I feel the 50 years support claims, whether in hardware or software, should be of little concern; you'll grow tired of it, no one is going to rock the same phone for 10 years, replacing components as they fail and whatever Fairphone's delusion is.
as to concrete recommendations, take a look at Xiaomi phones (Mi/Redmi/Poco/etc.). they ship with a bloated spyware called MIUI which is such a horrific mess on so many levels I can't begin to count the ways it sucks. even moderately competent phones have trouble keeping up with the bloat, they glitch out, drop frames, freeze, etc. so people just get rid of them and upgrade to something snappier. as a consequence, they can be had for cheap on the used market.
the good news is, they have snapdragon models with super competent hardware and a good portion of them have lineageOS support (and by extension, many other derivative OS) - Poco F1 is one of the rare semi-modern phones that also has postmarketOS support.

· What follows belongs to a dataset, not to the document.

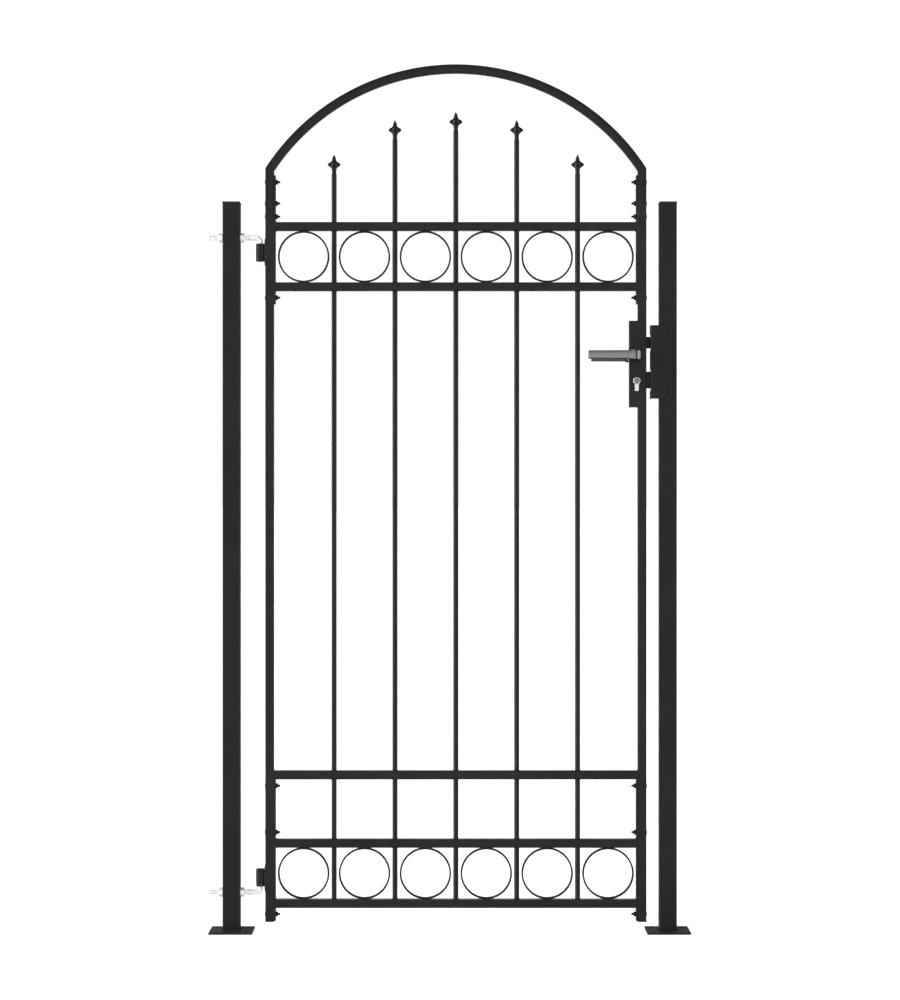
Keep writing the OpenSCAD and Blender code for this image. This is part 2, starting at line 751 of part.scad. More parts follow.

the bad news is, the bootloader unlock process takes a week, just because; do yourself a favor and don't connect this monstrosity to your LAN while you wait for the timer to expire. also, they're chaotic (to say the least) with their model naming, with zero consistency what each suffix means (T, Pro, etc.) and it's not rare that they do a model "refresh" where they replace snapdragon with mediatek in the "updated" version.